INSTRUCTION
Read through the data and report every line in which the word "frame" occurs.

SOURCE EXCERPT
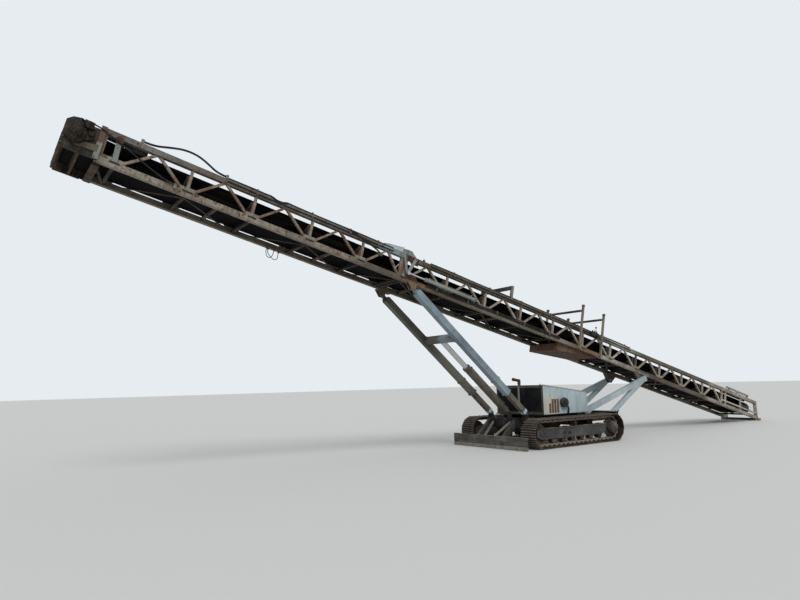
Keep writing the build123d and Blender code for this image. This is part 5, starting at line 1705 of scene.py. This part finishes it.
@dataclass
class HeldLines:
    """Hydraulic lines clamped along the boom, and their valve box."""

    main_clamps: Sequence[float] = (8.35, 7.45, 6.3, 5.2, 4.1, 3.0, 1.9, .9)
    head_clamps: Sequence[float] = (12.99, 12.38, 11.2, 10.3, 9.6)
    low_clamps: Sequence[float] = (7.9, 6.95, 6.0, 5.05, 4.1)
    bar_u: float = 11.928
    dip: Sequence[Point] = ((.30, HOSE_Y, HOSE_W), (.19, .572, .798), (.12, .5895, .775),
                            (.06, .5895, .752))
    down: Profile = ((10.30, .790), (10.06, .742), (9.82, .675), (9.62, .612), (9.52, .560))

    def _chord_route(self, k: int, start: float, end: float, y: float, w: float,
                     dips: bool) -> list[Vector]:
        """Route of one hose along a chord, slightly wavy.

        Args:
            k: which of the two hoses.
            start: where it starts.
            end: where it ends.
            y: how far out it lies.
            w: how high it lies.
            dips: whether it passes under the cross bar.

        Returns:
            Points in the row frame.
        """
        points = []
        steps = max(6, int(abs(start - end) / .55))
        for j in range(steps + 1):
            u = start + (end - start) * j / steps
            if not dips or abs(u - self.bar_u) >= .32:
                points.append((u, y + .004 * math.sin(j * 2.3 + k),
                               w + .005 * math.sin(j * 1.7 + 2 * k)))
        if dips:
            points += [(self.bar_u + way * du, a, b) for way in (1, -1) for du, a, b in self.dip]
            points.sort(reverse=True)
        return [boom(*point) for point in points]

    def _chord_lines(self) -> None:
        """Two hoses on the near top chord of each section, in clamps."""
        clamps = {"head_boom": Shape(), "main_boom": Shape()}
        for body, places, start, end in (("head_boom", self.head_clamps, 12.965, 9.2),
                                         ("main_boom", self.main_clamps, 8.15, .62)):
            shape = clamps[body]
            for k, (y, w, radius) in enumerate(((HOSE_Y, HOSE_W, .016), (.5865, .722, .0125))):
                route = self._chord_route(k, start, end, y, w, k == 0 and body == "head_boom")
                held_line(f"chord_line_{body[:4]}_{k}", route, radius, body, 2)
            for u in places:
                shape.box((u - .02, .515, .777), (u + .02, .585, .785), .001)
                shape.box((u - .02, .530, .780), (u + .02, .576, .822), .006)
                shape.box((u - .018, SIDE, .700), (u + .018, .602, .744), .006)
                shape.bolts([(u, HOSE_Y, .822)], UP, .008, .010)
        for body, shape in clamps.items():
            shape.on_boom(f"hose_clamps_{body[:4]}", Finish.BOLT, body)

    def _low_lines(self) -> None:
        """The bundle along the near bottom chord of the lower section, to the valve box."""
        shape = Shape()
        for k, w in enumerate((.292, .262, .236)):
            points = [boom(8.2 - j * .5, .592 + .003 * math.sin(j * 1.9 + k),
                           w + .006 * math.sin(j * 1.3 + k)) for j in range(10)]
            held_line(f"low_line_{k}", points, .0125, "main_boom", 2)
        for u in self.low_clamps:
            shape.box((u - .018, SIDE, .218), (u + .018, .611, .312), .006)
            shape.bolts([(u, .611, .265)], LEFT, .008, .010)
        shape.on_boom("low_clamps", Finish.BOLT, "main_boom")

    def _down_lines(self) -> None:
        """Two hoses from the near top chord down the last diagonal to a bulkhead by the fold."""
        for k, (du, dw) in enumerate(((0.0, 0.0), (-.035, -.03))):
            route = [boom(u + du, .592, w + dw) for u, w in self.down]
            held_line(f"down_line_{k}", route, .012, sides=2)
        shape = Shape().box((9.46, SIDE, .50), (9.53, .612, .565), .006)
        shape.bolts([(9.495, .612, .53)], LEFT, .010, .010)
        shape.on_boom("bulkhead_block", Finish.BOLT)

    def _valves(self) -> None:
        """Valve box with its lever on the near top chord."""
        shape, levers = Shape(), Shape()
        shape.box((2.22, .575, .66), (2.50, .665, .775), .006)
        shape.box((2.20, SIDE, .64), (2.52, .578, .79), .002)
        for u in (2.27, 2.355, 2.44):
            shape.lathe([(0, 0), (0, .022), (.03, .022), (.036, .016), (.05, .014), (.05, 0)],
                        (u, .62, .775), UP, 14)
            shape.rod((u, .62, .66), (u, .62, .632), .013, 6)
        levers.rod((2.33, .64, .80), (2.345, .645, .90), .008, 10)
        levers.lathe([(0, 0), (0, .012), (.012, .022), (.030, .022), (.044, .012), (.046, 0)],
                     (2.345, .645, .895), (.003, .001, .055), 16)
        shape.on_boom("valve_box", Finish.CHASSIS, "main_boom")
        levers.on_boom("valve_levers", Finish.PLASTIC, "main_boom")

    def _mast_lines(self) -> None:
        """A pair of hoses down the near mast's inner side."""
        foot, head = mast_ends()
        way = (head - foot).normalized()
        for k, y in enumerate((.512, .488)):
            points = [foot + way * (1.0 + .45 * j) + Vector((0, y + .004 * math.sin(j + k), 0))
                      for j in range(8)]
            held_line(f"mast_line_{k}", points, .010, "mast_upper", 2)

    def build(self) -> None:
        """Makes everything."""
        for make in (self._chord_lines, self._low_lines, self._down_lines, self._valves,
                     self._mast_lines):
            make()


@dataclass
class Masts:
    """Collars, pins, lock holes and lugs of the telescopic masts and the lift ram."""

    y: float = .6
    half: float = .075
    collar: float = .088
    head: Profile = ((.26, .07), (.15, .07), (.10, .03), (.10, -.03), (.15, -.07), (.26, -.07))

    def _upper(self, upper: Shape, side: int, length: float) -> None:
        """Collars, lock holes and head plates of one outer tube.

        Args:
            upper: what they are added to.
            side: 1 for the left, -1 for the right.
            length: from the masts' foot to their head.
        """
        y, half, out = side * self.y, self.half, self.collar
        for at in (.79, 1.25):
            for low, high in rim(y - out, -out, y + out, out, out - half):
                upper.box((at, *low), (at + .05, *high), .003)
        for k in range(6):
            upper.lathe([(0, .018), (0, .027), (.005, .027), (.006, .018)],
                        (1.7 + k * .32, y + side * .0745, 0), (0, side, 0), 16)
        for face in (y - .079, y + half):
            upper.plate([(length - d, w) for d, w in self.head], face, face + .004, .001)

    def build(self) -> None:
        """Makes the trim on both stages."""
        foot, head = mast_ends()
        way = (head - foot).normalized()
        frame = Matrix((way, Vector(LEFT), Vector((-way.z, 0, way.x)))).transposed().to_4x4()
        place = Matrix.Translation(foot) @ frame
        upper, lower, pins, stub = Shape(), Shape(), Shape(), Shape()
        for side in (-1, 1):
            y = side * self.y
            self._upper(upper, side, (head - foot).length)
            for out in (-1, 1):
                pins.cap((0, y + out * .044, 0), (0, out, 0), .034, .028, .012)
            stub.box((.045, y - .0645, -.0645), (.125, y + .0645, .0645), .004)
            for x in (.30, .46, .62):
                pins.rod((x, y + side * .0595, 0), (x, y + side * .061, 0), .016, 14)
        for y in (-.52, .52):
            upper.box((2.69, y - .006, -.085), (2.85, y + .006, .085), .003)
        lower.lathe([(1.70, .089), (1.70, .098), (1.762, .098), (1.766, .088), (1.766, .0625)],
                    (0, 0, 0), FRONT, 32)
        lower.ring((0, 0, 0), FRONT, .12, .17, .089, .097, 32)
        for at in (.26, 1.62):
            lower.port((at, 0, 0), UP, .088, .118, .130, .018, .024)
        lower.rod((.26, .02, .105), (1.62, .02, .105), .009, 10)
        upper.turned(place).piece("mast_collars", Finish.MAST, "mast_upper")
        stub.turned(place).piece("mast_foot_sleeves", Finish.BLUE_GREY, "mast_lower")
        lower.turned(place).piece("mast_foot_trim", Finish.LIFT_RAM, "mast_lower")
        pins.turned(place).piece("mast_pins", Finish.BOLT, "mast_lower")


@dataclass
class FoldGear:
    """Hinge plates, arms, gland nuts, ports and pins of the fold."""

    knee: Point = (8.75976, 0, .35245)
    foot: Point = (6.796, 0, .344)
    ports: Sequence[float] = (.12, 1.38)
    rib: Profile = ((8.93, .79), (9.44, .79), (9.38, .832), (8.95, .898))
    gussets: Sequence[Profile] = (
        ((8.43, .24), (8.70, .24), (8.80, .30), (8.80, .44), (8.55, .40)),
        ((8.50, .60), (8.70, .60), (8.80, .70), (8.80, .775), (8.50, .775)))

    def _ram(self, barrels: Shape, start: Vector, way: Vector) -> None:
        """Gland nut, collar, ports and feed pipe of one ram.

        Args:
            barrels: what they are added to.
            start: the ram's foot.
            way: its direction.
        """
        barrels.lathe([(1.43, .0385), (1.43, .046), (1.50, .046), (1.506, .040), (1.508, .0205)],
                      start, way, 26)
        barrels.ring(start, way, .03, .08, .0385, .044, 26)
        for at in self.ports:
            barrels.port(start + way * at, UP, .035, .062, .072, .014, .018)
        barrels.rod(*(start + way * at + Vector((0, 0, .055)) for at in self.ports), .007, 8)

    def build(self) -> None:
        """Makes the trim on each moving piece."""
        barrels, pins, arm, rust = Shape(), Shape(), Shape(), Shape()
        foot = Vector(self.foot)
        way = (Vector(self.knee) - foot).normalized()
        for side in (-1, 1):
            y, chord = side * RAM_Y, side * CHORD_Y
            self._ram(barrels, foot + Vector((0, y, 0)), way)
            pins.cap(foot + Vector((0, y + side * .030, 0)), (0, side, 0), .028, .020, .014)
            pins.cap((HINGE[0], side * .4775, HINGE[1]), (0, -side, 0), .040, .030, .014, 20)
            arm.bar((8.92, chord, .905), (9.36, chord, .845), .075, .010, .002)
            for dy in (-.034, .028):
                arm.plate(self.rib, chord + dy, chord + dy + .006, .001)
            for outline in self.gussets:
                rust.plate(outline, *sorted((side * SIDE, side * (SIDE + .006))), .002)
        barrels.on_boom("fold_ram_trim", Finish.BARREL, "fold_barrel")
        pins.on_boom("fold_pins", Finish.BOLT, "main_boom")
        arm.on_boom("hinge_arm_ribs", Finish.BLUE_GREY)
        rust.on_boom("fold_gussets", Finish.RUSTY, "main_boom")


@dataclass
class ChassisTrim:
    """Bolts and edges of the chassis, struts and front plate."""

    front: float = TRACK_X + 1.955
    edge: float = 1.268
    deck: float = .758
    strut_y: float = CHORD_Y + .083
    pin_y: float = CHORD_Y + .128

    def build(self) -> None:
        """Makes the trim."""
        bolts, plate, struts, front = Shape(), Shape(), Shape(), self.front
        bolts.bolts([(front, -1.2 + k * .24, .05) for k in range(11)], FRONT, .013, .010)
        plate.box((front, -self.edge, .010), (front + .010, self.edge, .085), .003)
        back = front - .03
        # top edge bar: its lighter steel is a painted highlight along the front plate's top edge
        plate.bar((back, -self.edge - .005, .296), (back, self.edge + .005, .296), .05, .008, .002)
        for y in (-1.0, -.62, .62, 1.0):
            plate.plate([(front - .012, .02), (front - .012, .285), (front - .055, .285),
                         (front - .075, .03)], y - .006, y + .006, .001)
        for side in (-1, 1):
            plate.bar((TRACK_X + 1.44, side * .30, .62), (back, side * .16, .27), .045, .045, .004)
            for x in (-1.00, -.92, -2.35, -2.20):
                bolts.bolts([(TRACK_X + x, side * (self.strut_y + dy), .72)
                             for dy in (-.062, .062)], UP, .013, .014)
            struts.lathe([(0, 0), (0, .050), (.010, .050), (.015, .040), (.022, .036), (.022, 0)],
                         (PIVOT[0], side * self.pin_y, PIVOT[1]), (0, side, 0), 22)
        bolts.bolts([(TRACK_X + x, y, self.deck) for x in (-.8, -.4, 0, .4, .75)
                     for y in (-.79, .79)], UP, .011, .010)
        plate.piece("front_plate_trim", Finish.BLADE_EDGE)
        bolts.piece("chassis_bolts", Finish.BOLT)
        struts.piece("strut_caps", Finish.BLUE_GREY)


def main() -> None:
    """Builds the dressed machine."""
    logging.basicConfig(level=logging.INFO, format="%(name)s: %(message)s")
    random.seed(7)
    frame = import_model()
    Studio().build()
    FreeLines().build()
    dress_frame(frame["nodes"])
    for assembly in (CarryingSets, Crawler, PowerPack, HeadEnd, TailEnd, Lattice, HeldLines, Masts,
                     FoldGear, ChassisTrim):
        assembly().build()


if __name__ == "__main__":
    main()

COMPLETE OUTPUT
            Points in the row frame.
        frame = Matrix((way, Vector(LEFT), Vector((-way.z, 0, way.x)))).transposed().to_4x4()
        place = Matrix.Translation(foot) @ frame
    frame = import_model()
    dress_frame(frame["nodes"])